When the shadow of disaster looms over the land, earthquakes test the fragile defenses of human society with their unpredictable fury. In those life-or-death moments, two types of buildings bear a weight far greater than mere bricks and rubble—schools and hospitals. They are not merely physical spaces, but beacons of hope and life. Therefore, exploring how these public buildings can stand firm amidst the earth’s tremors is not only a matter of engineering technology, but also a solemn commitment to the dignity of life and the continuity of civilization.
Public buildings, especially schools and hospitals, must adhere to seismic design standards far stricter than those for ordinary residential structures due to their high occupancy, critical functions, and the presence of vulnerable individuals (such as students and patients) and vital equipment. This is not merely a matter of being “stronger,” but rather a comprehensive “resilience” solution that spans from concept to detail. At its core lies the principle of “standing firm in major earthquakes, being repairable after moderate earthquakes, and remaining undamaged in minor earthquakes,” ensuring that the building’s main structure does not suffer catastrophic collapse during extreme seismic events, thereby securing precious “golden time” for evacuation and emergency response.

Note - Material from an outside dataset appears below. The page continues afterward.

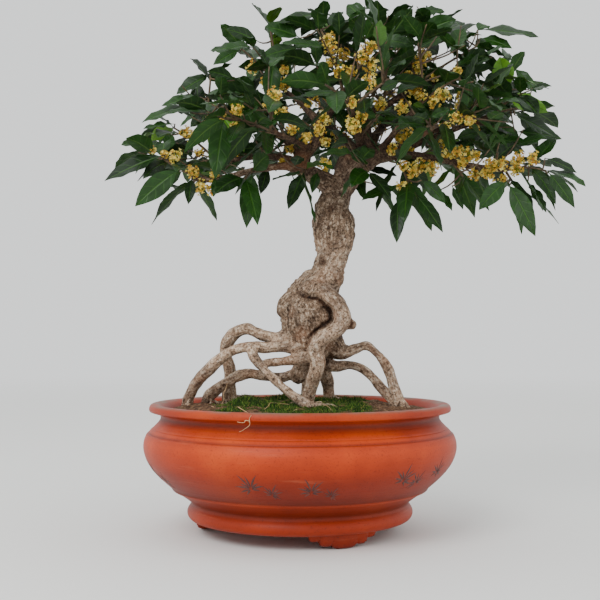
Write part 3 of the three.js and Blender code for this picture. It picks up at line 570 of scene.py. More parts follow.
# Wood: trunk, surface roots and branches, grown as one. Every limb is a round surface carried along
# its own path. All are run together on a fine grid, so that they flow into each other, and the
# skin is then pushed in and out into burls, furrows and bark.
LIMBS = {
    "trunk": [
        [22, 8, 262, 24], [17, 6, 289, 36], [12, 4, 317, 42], [14, 3, 343, 40], [28, 2, 366, 33],
        [40, 0, 384, 26], [44, 0, 401, 23], [48, 0, 418, 24], [51, 0, 434, 29], [52, 0, 451, 32],
        [52, 0, 466, 33], [50, 0, 481, 29], [53, 0, 496, 24], [60, 0, 509, 19], [64, 0, 524, 19],
        [68, 0, 539, 17], [71, 2, 556, 15], [73, 3, 570, 12],
    ],
    "burl": [[20, -11, 332, 31], [38, -10, 297, 21]],
    "crown_left": [[18, -8, 341, 26], [-6, -8, 347, 20], [-20, -6, 340, 15], [-24, -4, 325, 13]],
    "crown_right": [[34, 2, 308, 27], [48, 6, 285, 21], [61, 8, 271, 15], [74, 6, 268, 10]],
    "front_root": [
        [33, -22, 363, 15], [47, -30, 351, 13], [60, -34, 336, 13], [64, -38, 320, 13],
        [57, -42, 306, 12], [41, -46, 295, 12], [28, -48, 283, 13], [23, -48, 269, 12],
        [26, -46, 254, 11], [22, -40, 236, 11], [16, -30, 218, 11], [12, -22, 202, 11],
        [9, -16, 187, 12], [8, -12, 169, 8],
    ],
    "front_knob": [[60, -38, 316, 10], [74, -38, 311, 9], [82, -38, 309, 6]],
    "right_arch": [
        [50, 6, 276, 13], [70, 4, 269, 10], [86, 2, 274, 9], [101, 0, 278, 8], [113, -4, 271, 7],
        [125, -8, 258, 7], [134, -12, 242, 8], [139, -14, 226, 8], [144, -16, 209, 8],
        [150, -16, 193, 9], [154, -16, 174, 7],
    ],
    "right_toe": [[147, -17, 200, 6], [158, -25, 189, 5], [167, -32, 178, 4]],
    "right_low": [
        [34, 20, 256, 12], [54, 22, 247, 9], [77, 22, 249, 7], [96, 20, 243, 7], [110, 18, 231, 7],
        [123, 14, 216, 7], [136, 8, 202, 7], [146, 2, 188, 7], [150, -2, 174, 6],
    ],
    "back_root": [
        [28, 25, 268, 14], [34, 37, 245, 10], [42, 46, 227, 10], [46, 55, 207, 10], [47, 60, 188, 11],
        [47, 60, 172, 9],
    ],
    "back_tail": [
        [12, 34, 322, 16], [18, 72, 300, 12], [16, 98, 268, 10], [12, 114, 234, 9], [10, 122, 205, 10],
        [10, 124, 174, 8],
    ],
    "cut_root": [[12, 15, 268, 14], [2, 12, 247, 13], [-3, 10, 234, 13], [-3, 10, 222, 10]],
    "left_arch": [
        [-4, 0, 300, 16], [-31, 0, 289, 11], [-52, 2, 294, 10], [-68, 6, 300, 9], [-84, 10, 305, 10],
        [-101, 18, 298, 10], [-113, 28, 283, 10], [-116, 40, 266, 10], [-112, 52, 248, 10],
        [-110, 62, 229, 10], [-112, 69, 210, 10], [-113, 72, 191, 11], [-113, 72, 174, 9],
    ],
    "left_long": [
        [4, -10, 278, 14], [-23, -14, 277, 10], [-48, -16, 276, 8], [-72, -18, 277, 8],
        [-91, -18, 275, 9], [-110, -14, 267, 9], [-128, -8, 253, 9], [-144, 2, 238, 9],
        [-159, 14, 222, 9], [-169, 26, 207, 10], [-175, 36, 193, 10], [-177, 38, 176, 8],
    ],
    "cross_root": [
        [-75, -19, 276, 7], [-70, -30, 262, 8], [-58, -38, 248, 7], [-41, -46, 232, 7],
        [-25, -52, 217, 7], [-10, -56, 206, 7], [5, -60, 196, 8], [23, -68, 186, 7], [42, -78, 174, 6],
    ],
    "mid_root": [[18, -15, 262, 12], [-8, -22, 258, 8], [-33, -28, 255, 7], [-52, -32, 252, 7]],
    "low_root": [
        [28, 10, 250, 13], [3, 14, 241, 9], [-22, 18, 231, 8], [-50, 22, 231, 7], [-75, 26, 235, 7],
        [-97, 30, 231, 8], [-116, 36, 220, 8], [-133, 44, 208, 9], [-147, 52, 194, 9],
        [-153, 56, 176, 7],
    ],
    "left_limb": [
        [60, -2, 512, 17], [43, -8, 526, 14], [26, -14, 535, 13], [9, -20, 543, 12], [-5, -24, 551, 11],
    ],
    "left_stub": [[-4, -25, 550, 7], [-11, -30, 536, 4]],
    "left_low": [
        [-2, -24, 550, 9], [-24, -30, 549, 7], [-53, -38, 545, 5], [-79, -46, 538, 4.5],
        [-104, -54, 530, 4], [-130, -62, 523, 4], [-152, -70, 524, 3.5],
    ],
    "left_second": [
        [-5, -20, 555, 8], [-26, -16, 565, 6], [-55, -8, 568, 5], [-83, 0, 567, 4.5],
        [-108, 8, 566, 4], [-133, 14, 569, 3.5],
    ],
    "left_riser": [
        [-2, -24, 553, 11], [6, -26, 568, 10], [20, -28, 580, 9], [29, -30, 596, 8],
        [36, -32, 615, 6.5], [48, -36, 633, 5.5], [59, -40, 645, 5], [64, -44, 661, 4],
    ],
    "left_back": [
        [6, -14, 558, 9], [-6, 10, 581, 6.5], [-25, 36, 602, 5], [-48, 60, 621, 4], [-72, 80, 639, 3.5],
    ],
    "left_front": [[15, -30, 576, 7], [-3, -60, 579, 5], [-23, -92, 582, 4], [-43, -120, 584, 3.5]],
    "left_high": [
        [33, -30, 607, 6.5], [18, -20, 629, 5], [0, -10, 651, 4.5], [-19, 0, 669, 4],
        [-37, 6, 685, 3.5],
    ],
    "right_limb": [
        [62, 0, 510, 17], [77, -4, 532, 17], [92, -8, 550, 16], [107, -12, 563, 15],
        [124, -14, 570, 12],
    ],
    "right_low_limb": [
        [116, -14, 567, 11], [140, -20, 567, 8], [166, -28, 567, 6.5], [195, -36, 561, 5.5],
        [224, -44, 554, 5], [253, -52, 546, 4.5], [281, -60, 541, 4], [303, -66, 537, 3.5],
    ],
    "right_long": [
        [124, -13, 571, 9], [156, -10, 579, 6.5], [181, -6, 588, 5.5], [207, -4, 598, 5],
        [234, -4, 609, 4.5], [258, -4, 618, 4], [283, -4, 627, 4], [306, -4, 638, 3.5],
    ],
    "riser": [
        [104, -8, 563, 13], [103, -2, 585, 10], [102, 4, 604, 8.5], [104, 8, 624, 7], [112, 10, 639, 6],
        [131, 12, 650, 5], [153, 14, 665, 4.5], [172, 16, 679, 4],
    ],
    "riser_top": [
        [104, 8, 621, 6], [96, 4, 642, 5], [88, 0, 661, 4.5], [82, -4, 677, 4], [77, -8, 695, 3.5],
    ],
    "right_thin": [
        [122, -18, 572, 7], [135, -36, 590, 5], [149, -52, 606, 4.5], [164, -66, 621, 4],
        [177, -78, 633, 3.5],
    ],
    "back_right_high": [
        [105, 2, 578, 10], [117, 40, 606, 7], [133, 76, 632, 5.5], [152, 110, 660, 4.5],
        [169, 140, 687, 3.5],
    ],
    "back_right": [
        [124, -4, 572, 9], [161, 36, 598, 6], [200, 70, 618, 5], [240, 100, 638, 4],
        [277, 124, 656, 3.5],
    ],
    "back_left": [
        [98, 0, 566, 10], [82, 40, 593, 7], [65, 74, 619, 5.5], [46, 104, 642, 4.5],
        [27, 128, 664, 3.5],
    ],
    "front": [
        [101, -12, 571, 9], [89, -50, 584, 6], [81, -86, 595, 5], [77, -120, 602, 4],
        [72, -150, 609, 3.5],
    ],
    "front_right": [[139, -20, 568, 8], [157, -60, 576, 5], [173, -96, 581, 4], [187, -126, 586, 3.5]],
}
SKIN = 0.0023                   # the grid that the limbs are run together on, in metres
LIMB_STEP, LIMB_SIDES = 4, 20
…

Achieving this goal begins with scientific site selection and exceptional design. Avoiding high-risk areas such as active fault zones, landslides, and liquefaction zones is a prerequisite. In the design phase, modern seismic concepts have evolved from merely resisting seismic forces to a “ductile design” that employs “flexibility to overcome rigidity.” Engineers utilize advanced technologies such as base isolation and energy-dissipating systems. For example, installing seismic isolation bearings between the building’s base and the foundation is akin to putting “skates” on the structure. This effectively isolates and dissipates most of the seismic energy transmitted from the ground, allowing the upper structure to “glide” smoothly. Meanwhile, installing dampers at critical points within the building is like equipping it with “shock absorbers,” which convert seismic kinetic energy into heat, significantly reducing structural deformation. The application of these technologies in hospital operating rooms, intensive care units, and school buildings maximizes the safety of occupants and protects sensitive equipment.
The selection of building materials and construction quality are critical factors in turning seismic design plans into reality. The use of high-strength steel, high-performance concrete, and fiber-reinforced composite materials enhances the load-bearing capacity and deformation resistance of structural components. However, even the most advanced designs rely on meticulous construction to be realized. From the density of rebar tying and concrete pouring and curing to the precise implementation of various seismic structural measures, every step of the process affects the final safety performance. Strict third-party supervision and a comprehensive quality traceability system are essential safeguards against substandard construction and ensure the structural “skeleton” of a building remains robust.
For schools and hospitals, a sturdy “shell” alone is far from sufficient. The safety of non-structural components is equally critical. This includes interior and exterior wall plastering, suspended ceilings, lighting fixtures, large storage cabinets, medical equipment, laboratory instruments, and exterior wall decorations. During an earthquake, the detachment, toppling, or damage of these components is often the primary cause of casualties, blocked passageways, and functional paralysis. Therefore, systematic seismic retrofitting or flexible connections must be implemented. For example, filing cabinets and large medical equipment should be securely anchored to walls or floors, and lightweight, flexible ceiling systems should be used to ensure the absolute safety of components along evacuation routes.
A comprehensive seismic solution must also include routine emergency preparedness and the cultivation of a culture of resilience. Schools should regularly conduct earthquake evacuation drills tailored to students’ cognitive development and integrate emergency knowledge into the curriculum. Hospitals, meanwhile, must develop detailed disaster response plans covering patient transfer, emergency power supply, procedures for interrupted surgeries, management of medications and medical equipment, and rapid post-disaster functional recovery. Clear emergency signage within buildings, easily accessible evacuation doors, and backup emergency lighting and communication systems are all vital components of the lifeline network.
Globally, as evidenced by practices in seismically active countries such as Japan and New Zealand, prioritizing the reinforcement and high-standard protection of schools and hospitals has become a social consensus and a policy priority. This represents an investment in the future, prioritizes the protection of society’s most vulnerable groups, and reflects a society’s level of civilization and sense of responsibility. Every investment in the seismic safety of public buildings strengthens our shared future.
When the tremors of a major earthquake subside, the sound of students reading from school buildings that remain standing and the hope for life sustained within fully functional hospitals will be the highest reward for all our efforts. Making schools the safest havens and hospitals the most reliable bastions of life requires the sustained attention and action of the government, engineers, builders, administrators, and indeed every citizen. Only in this way can we safeguard the core values of civilization and the boundless potential of life in the face of nature’s unpredictability.